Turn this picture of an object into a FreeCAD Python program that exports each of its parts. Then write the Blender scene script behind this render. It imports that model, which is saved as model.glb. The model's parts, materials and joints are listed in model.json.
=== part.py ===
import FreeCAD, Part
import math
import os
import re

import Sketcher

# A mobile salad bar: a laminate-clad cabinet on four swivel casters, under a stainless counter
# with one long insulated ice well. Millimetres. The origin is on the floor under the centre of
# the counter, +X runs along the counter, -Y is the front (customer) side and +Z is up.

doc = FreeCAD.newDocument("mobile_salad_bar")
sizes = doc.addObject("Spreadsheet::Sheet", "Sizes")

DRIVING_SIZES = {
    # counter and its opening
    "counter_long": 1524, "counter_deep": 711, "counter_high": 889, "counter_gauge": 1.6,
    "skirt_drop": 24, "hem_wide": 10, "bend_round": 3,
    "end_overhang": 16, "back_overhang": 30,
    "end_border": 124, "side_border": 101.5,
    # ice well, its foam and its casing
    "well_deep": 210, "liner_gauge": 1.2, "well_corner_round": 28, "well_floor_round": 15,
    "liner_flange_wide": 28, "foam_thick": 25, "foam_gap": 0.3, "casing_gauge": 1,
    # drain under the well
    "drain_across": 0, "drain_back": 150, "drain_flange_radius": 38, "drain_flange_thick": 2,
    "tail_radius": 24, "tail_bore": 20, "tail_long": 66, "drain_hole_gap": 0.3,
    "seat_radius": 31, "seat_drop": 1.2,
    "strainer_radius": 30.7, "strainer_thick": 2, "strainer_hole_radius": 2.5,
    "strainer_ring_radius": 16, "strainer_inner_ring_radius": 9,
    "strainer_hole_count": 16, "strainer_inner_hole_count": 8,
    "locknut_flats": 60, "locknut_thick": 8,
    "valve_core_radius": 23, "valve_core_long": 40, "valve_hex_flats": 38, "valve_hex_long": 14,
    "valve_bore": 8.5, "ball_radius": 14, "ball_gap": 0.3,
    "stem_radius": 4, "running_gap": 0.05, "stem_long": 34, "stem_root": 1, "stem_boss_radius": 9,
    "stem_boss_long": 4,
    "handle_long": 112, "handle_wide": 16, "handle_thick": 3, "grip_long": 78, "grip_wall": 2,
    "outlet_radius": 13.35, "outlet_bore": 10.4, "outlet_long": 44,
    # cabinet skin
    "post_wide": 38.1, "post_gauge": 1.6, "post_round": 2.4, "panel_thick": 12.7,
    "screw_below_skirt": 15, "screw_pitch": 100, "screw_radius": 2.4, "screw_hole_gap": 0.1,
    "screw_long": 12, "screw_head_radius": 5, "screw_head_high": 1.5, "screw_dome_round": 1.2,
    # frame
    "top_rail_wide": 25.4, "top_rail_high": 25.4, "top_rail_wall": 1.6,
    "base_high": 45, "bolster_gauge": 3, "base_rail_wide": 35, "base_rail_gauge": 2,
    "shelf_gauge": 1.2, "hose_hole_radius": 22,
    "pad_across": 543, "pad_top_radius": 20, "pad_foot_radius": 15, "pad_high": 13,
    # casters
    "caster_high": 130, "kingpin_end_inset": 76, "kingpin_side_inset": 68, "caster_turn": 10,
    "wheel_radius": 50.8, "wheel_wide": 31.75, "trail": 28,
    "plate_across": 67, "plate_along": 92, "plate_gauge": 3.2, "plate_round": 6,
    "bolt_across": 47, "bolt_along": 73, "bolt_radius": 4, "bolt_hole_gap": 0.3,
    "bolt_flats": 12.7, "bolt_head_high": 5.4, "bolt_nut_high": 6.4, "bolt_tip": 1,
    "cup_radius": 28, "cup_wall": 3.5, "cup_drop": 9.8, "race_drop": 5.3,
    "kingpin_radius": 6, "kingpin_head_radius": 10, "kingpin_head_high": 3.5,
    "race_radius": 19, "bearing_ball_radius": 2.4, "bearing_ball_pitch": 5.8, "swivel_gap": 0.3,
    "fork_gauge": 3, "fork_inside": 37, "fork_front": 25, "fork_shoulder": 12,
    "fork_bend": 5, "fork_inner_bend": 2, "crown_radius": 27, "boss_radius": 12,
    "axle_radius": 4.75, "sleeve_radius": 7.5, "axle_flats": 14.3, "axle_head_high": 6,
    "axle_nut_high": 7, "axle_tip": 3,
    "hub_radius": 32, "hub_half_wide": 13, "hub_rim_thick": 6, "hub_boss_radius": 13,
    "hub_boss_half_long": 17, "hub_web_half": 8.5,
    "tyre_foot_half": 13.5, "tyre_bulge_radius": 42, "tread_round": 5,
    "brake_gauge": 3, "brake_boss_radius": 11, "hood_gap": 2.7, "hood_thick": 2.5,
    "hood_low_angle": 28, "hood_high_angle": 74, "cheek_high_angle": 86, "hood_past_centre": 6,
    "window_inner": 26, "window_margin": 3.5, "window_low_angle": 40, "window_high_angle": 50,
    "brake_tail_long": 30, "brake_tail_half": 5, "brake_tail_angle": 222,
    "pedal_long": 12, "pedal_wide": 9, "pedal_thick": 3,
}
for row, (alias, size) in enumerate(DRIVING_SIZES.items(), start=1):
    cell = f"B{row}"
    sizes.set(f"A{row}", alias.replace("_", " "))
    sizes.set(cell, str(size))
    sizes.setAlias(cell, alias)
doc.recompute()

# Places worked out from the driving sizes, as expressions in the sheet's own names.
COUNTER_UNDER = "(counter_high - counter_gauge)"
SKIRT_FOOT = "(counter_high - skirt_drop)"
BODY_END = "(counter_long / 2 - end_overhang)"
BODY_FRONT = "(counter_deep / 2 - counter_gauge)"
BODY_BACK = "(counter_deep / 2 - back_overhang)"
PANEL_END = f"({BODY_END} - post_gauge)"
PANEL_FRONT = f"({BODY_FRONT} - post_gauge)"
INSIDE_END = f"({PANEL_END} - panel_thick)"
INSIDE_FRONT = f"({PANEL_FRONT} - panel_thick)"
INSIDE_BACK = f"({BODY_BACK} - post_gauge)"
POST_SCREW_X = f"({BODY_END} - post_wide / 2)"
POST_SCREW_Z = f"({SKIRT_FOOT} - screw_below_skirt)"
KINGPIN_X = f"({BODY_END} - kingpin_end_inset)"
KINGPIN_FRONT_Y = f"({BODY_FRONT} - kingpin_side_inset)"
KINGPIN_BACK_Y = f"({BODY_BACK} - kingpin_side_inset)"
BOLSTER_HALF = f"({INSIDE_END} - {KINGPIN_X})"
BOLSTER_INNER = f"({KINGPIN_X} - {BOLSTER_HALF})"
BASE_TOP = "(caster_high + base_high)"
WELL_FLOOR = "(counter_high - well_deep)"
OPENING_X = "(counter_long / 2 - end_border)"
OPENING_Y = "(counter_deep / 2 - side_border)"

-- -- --

* _WHAT TO WORK ON_
Set out the complete listing exactly as shown.

* _RESPONSE_
Turn this picture of an object into a FreeCAD Python program that exports each of its parts. Then write the Blender scene script behind this render. It imports that model, which is saved as model.glb. The model's parts, materials and joints are listed in model.json.
=== part.py ===
import FreeCAD, Part
import math
import os
import re

import Sketcher

# A mobile salad bar: a laminate-clad cabinet on four swivel casters, under a stainless counter
# with one long insulated ice well. Millimetres. The origin is on the floor under the centre of
# the counter, +X runs along the counter, -Y is the front (customer) side and +Z is up.

doc = FreeCAD.newDocument("mobile_salad_bar")
sizes = doc.addObject("Spreadsheet::Sheet", "Sizes")

DRIVING_SIZES = {
    # counter and its opening
    "counter_long": 1524, "counter_deep": 711, "counter_high": 889, "counter_gauge": 1.6,
    "skirt_drop": 24, "hem_wide": 10, "bend_round": 3,
    "end_overhang": 16, "back_overhang": 30,
    "end_border": 124, "side_border": 101.5,
    # ice well, its foam and its casing
    "well_deep": 210, "liner_gauge": 1.2, "well_corner_round": 28, "well_floor_round": 15,
    "liner_flange_wide": 28, "foam_thick": 25, "foam_gap": 0.3, "casing_gauge": 1,
    # drain under the well
    "drain_across": 0, "drain_back": 150, "drain_flange_radius": 38, "drain_flange_thick": 2,
    "tail_radius": 24, "tail_bore": 20, "tail_long": 66, "drain_hole_gap": 0.3,
    "seat_radius": 31, "seat_drop": 1.2,
    "strainer_radius": 30.7, "strainer_thick": 2, "strainer_hole_radius": 2.5,
    "strainer_ring_radius": 16, "strainer_inner_ring_radius": 9,
    "strainer_hole_count": 16, "strainer_inner_hole_count": 8,
    "locknut_flats": 60, "locknut_thick": 8,
    "valve_core_radius": 23, "valve_core_long": 40, "valve_hex_flats": 38, "valve_hex_long": 14,
    "valve_bore": 8.5, "ball_radius": 14, "ball_gap": 0.3,
    "stem_radius": 4, "running_gap": 0.05, "stem_long": 34, "stem_root": 1, "stem_boss_radius": 9,
    "stem_boss_long": 4,
    "handle_long": 112, "handle_wide": 16, "handle_thick": 3, "grip_long": 78, "grip_wall": 2,
    "outlet_radius": 13.35, "outlet_bore": 10.4, "outlet_long": 44,
    # cabinet skin
    "post_wide": 38.1, "post_gauge": 1.6, "post_round": 2.4, "panel_thick": 12.7,
    "screw_below_skirt": 15, "screw_pitch": 100, "screw_radius": 2.4, "screw_hole_gap": 0.1,
    "screw_long": 12, "screw_head_radius": 5, "screw_head_high": 1.5, "screw_dome_round": 1.2,
    # frame
    "top_rail_wide": 25.4, "top_rail_high": 25.4, "top_rail_wall": 1.6,
    "base_high": 45, "bolster_gauge": 3, "base_rail_wide": 35, "base_rail_gauge": 2,
    "shelf_gauge": 1.2, "hose_hole_radius": 22,
    "pad_across": 543, "pad_top_radius": 20, "pad_foot_radius": 15, "pad_high": 13,
    # casters
    "caster_high": 130, "kingpin_end_inset": 76, "kingpin_side_inset": 68, "caster_turn": 10,
    "wheel_radius": 50.8, "wheel_wide": 31.75, "trail": 28,
    "plate_across": 67, "plate_along": 92, "plate_gauge": 3.2, "plate_round": 6,
    "bolt_across": 47, "bolt_along": 73, "bolt_radius": 4, "bolt_hole_gap": 0.3,
    "bolt_flats": 12.7, "bolt_head_high": 5.4, "bolt_nut_high": 6.4, "bolt_tip": 1,
    "cup_radius": 28, "cup_wall": 3.5, "cup_drop": 9.8, "race_drop": 5.3,
    "kingpin_radius": 6, "kingpin_head_radius": 10, "kingpin_head_high": 3.5,
    "race_radius": 19, "bearing_ball_radius": 2.4, "bearing_ball_pitch": 5.8, "swivel_gap": 0.3,
    "fork_gauge": 3, "fork_inside": 37, "fork_front": 25, "fork_shoulder": 12,
    "fork_bend": 5, "fork_inner_bend": 2, "crown_radius": 27, "boss_radius": 12,
    "axle_radius": 4.75, "sleeve_radius": 7.5, "axle_flats": 14.3, "axle_head_high": 6,
    "axle_nut_high": 7, "axle_tip": 3,
    "hub_radius": 32, "hub_half_wide": 13, "hub_rim_thick": 6, "hub_boss_radius": 13,
    "hub_boss_half_long": 17, "hub_web_half": 8.5,
    "tyre_foot_half": 13.5, "tyre_bulge_radius": 42, "tread_round": 5,
    "brake_gauge": 3, "brake_boss_radius": 11, "hood_gap": 2.7, "hood_thick": 2.5,
    "hood_low_angle": 28, "hood_high_angle": 74, "cheek_high_angle": 86, "hood_past_centre": 6,
    "window_inner": 26, "window_margin": 3.5, "window_low_angle": 40, "window_high_angle": 50,
    "brake_tail_long": 30, "brake_tail_half": 5, "brake_tail_angle": 222,
    "pedal_long": 12, "pedal_wide": 9, "pedal_thick": 3,
}
for row, (alias, size) in enumerate(DRIVING_SIZES.items(), start=1):
    cell = f"B{row}"
    sizes.set(f"A{row}", alias.replace("_", " "))
    sizes.set(cell, str(size))
    sizes.setAlias(cell, alias)
doc.recompute()

# Places worked out from the driving sizes, as expressions in the sheet's own names.
COUNTER_UNDER = "(counter_high - counter_gauge)"
SKIRT_FOOT = "(counter_high - skirt_drop)"
BODY_END = "(counter_long / 2 - end_overhang)"
BODY_FRONT = "(counter_deep / 2 - counter_gauge)"
BODY_BACK = "(counter_deep / 2 - back_overhang)"
PANEL_END = f"({BODY_END} - post_gauge)"
PANEL_FRONT = f"({BODY_FRONT} - post_gauge)"
INSIDE_END = f"({PANEL_END} - panel_thick)"
INSIDE_FRONT = f"({PANEL_FRONT} - panel_thick)"
INSIDE_BACK = f"({BODY_BACK} - post_gauge)"
POST_SCREW_X = f"({BODY_END} - post_wide / 2)"
POST_SCREW_Z = f"({SKIRT_FOOT} - screw_below_skirt)"
KINGPIN_X = f"({BODY_END} - kingpin_end_inset)"
KINGPIN_FRONT_Y = f"({BODY_FRONT} - kingpin_side_inset)"
KINGPIN_BACK_Y = f"({BODY_BACK} - kingpin_side_inset)"
BOLSTER_HALF = f"({INSIDE_END} - {KINGPIN_X})"
BOLSTER_INNER = f"({KINGPIN_X} - {BOLSTER_HALF})"
BASE_TOP = "(caster_high + base_high)"
WELL_FLOOR = "(counter_high - well_deep)"
OPENING_X = "(counter_long / 2 - end_border)"
OPENING_Y = "(counter_deep / 2 - side_border)"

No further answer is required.